* _Written task_
Lines that hold the word "from" should be located and copied.
<<<<
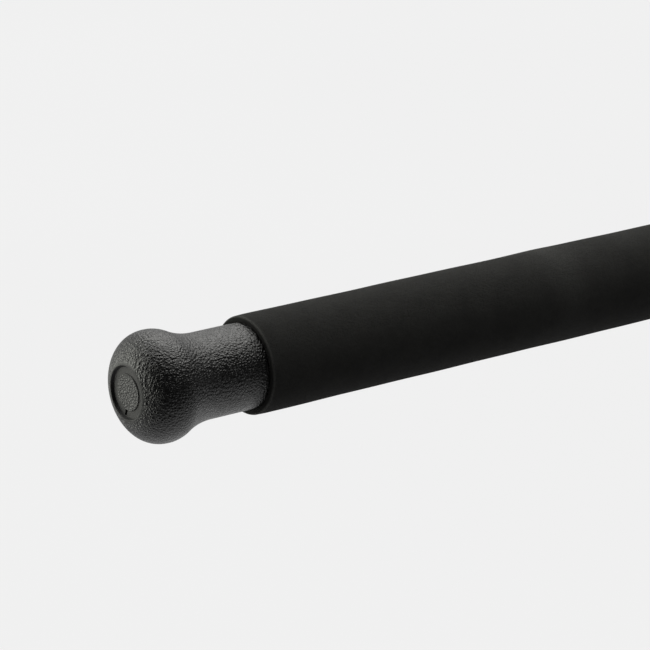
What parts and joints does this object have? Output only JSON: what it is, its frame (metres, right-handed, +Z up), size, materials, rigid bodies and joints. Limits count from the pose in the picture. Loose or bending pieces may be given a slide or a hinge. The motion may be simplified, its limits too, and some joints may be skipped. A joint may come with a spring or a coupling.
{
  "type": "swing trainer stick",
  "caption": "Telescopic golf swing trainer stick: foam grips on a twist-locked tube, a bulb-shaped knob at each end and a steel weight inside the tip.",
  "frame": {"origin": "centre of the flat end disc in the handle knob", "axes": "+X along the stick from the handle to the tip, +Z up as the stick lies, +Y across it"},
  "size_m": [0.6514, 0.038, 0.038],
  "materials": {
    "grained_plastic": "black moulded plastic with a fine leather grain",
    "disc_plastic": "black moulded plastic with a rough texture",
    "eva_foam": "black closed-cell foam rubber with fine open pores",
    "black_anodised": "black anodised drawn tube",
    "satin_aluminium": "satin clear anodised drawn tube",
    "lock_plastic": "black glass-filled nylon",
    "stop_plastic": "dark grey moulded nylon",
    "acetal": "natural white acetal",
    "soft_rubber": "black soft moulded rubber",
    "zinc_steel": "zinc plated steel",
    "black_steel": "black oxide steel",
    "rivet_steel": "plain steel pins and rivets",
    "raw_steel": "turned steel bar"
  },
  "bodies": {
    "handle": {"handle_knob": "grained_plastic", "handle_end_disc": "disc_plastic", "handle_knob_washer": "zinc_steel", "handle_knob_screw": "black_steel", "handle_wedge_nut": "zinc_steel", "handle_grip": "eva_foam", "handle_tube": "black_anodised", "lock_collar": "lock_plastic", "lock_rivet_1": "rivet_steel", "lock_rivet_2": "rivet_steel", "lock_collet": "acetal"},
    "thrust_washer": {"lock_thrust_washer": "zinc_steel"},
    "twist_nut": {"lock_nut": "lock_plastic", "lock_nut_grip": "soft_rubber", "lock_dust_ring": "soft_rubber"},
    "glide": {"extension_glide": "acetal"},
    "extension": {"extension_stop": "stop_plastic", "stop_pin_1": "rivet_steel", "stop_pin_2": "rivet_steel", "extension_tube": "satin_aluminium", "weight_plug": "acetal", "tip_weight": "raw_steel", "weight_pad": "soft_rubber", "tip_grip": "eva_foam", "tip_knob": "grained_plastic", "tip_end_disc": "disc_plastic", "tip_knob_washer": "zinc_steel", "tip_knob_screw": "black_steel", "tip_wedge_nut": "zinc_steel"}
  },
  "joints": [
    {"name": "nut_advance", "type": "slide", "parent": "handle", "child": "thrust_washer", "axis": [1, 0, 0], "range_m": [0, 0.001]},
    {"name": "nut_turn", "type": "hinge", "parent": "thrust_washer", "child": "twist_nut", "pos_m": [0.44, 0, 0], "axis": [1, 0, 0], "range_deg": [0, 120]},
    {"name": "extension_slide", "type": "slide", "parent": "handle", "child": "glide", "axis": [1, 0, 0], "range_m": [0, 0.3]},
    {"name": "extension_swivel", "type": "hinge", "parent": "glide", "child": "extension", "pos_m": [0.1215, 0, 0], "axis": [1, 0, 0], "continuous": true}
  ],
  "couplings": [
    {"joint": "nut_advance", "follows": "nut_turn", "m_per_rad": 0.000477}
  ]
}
>>>>
* _Written response_
What parts and joints does this object have? Output only JSON: what it is, its frame (metres, right-handed, +Z up), size, materials, rigid bodies and joints. Limits count from the pose in the picture. Loose or bending pieces may be given a slide or a hinge. The motion may be simplified, its limits too, and some joints may be skipped. A joint may come with a spring or a coupling.
  "frame": {"origin": "centre of the flat end disc in the handle knob", "axes": "+X along the stick from the handle to the tip, +Z up as the stick lies, +Y across it"},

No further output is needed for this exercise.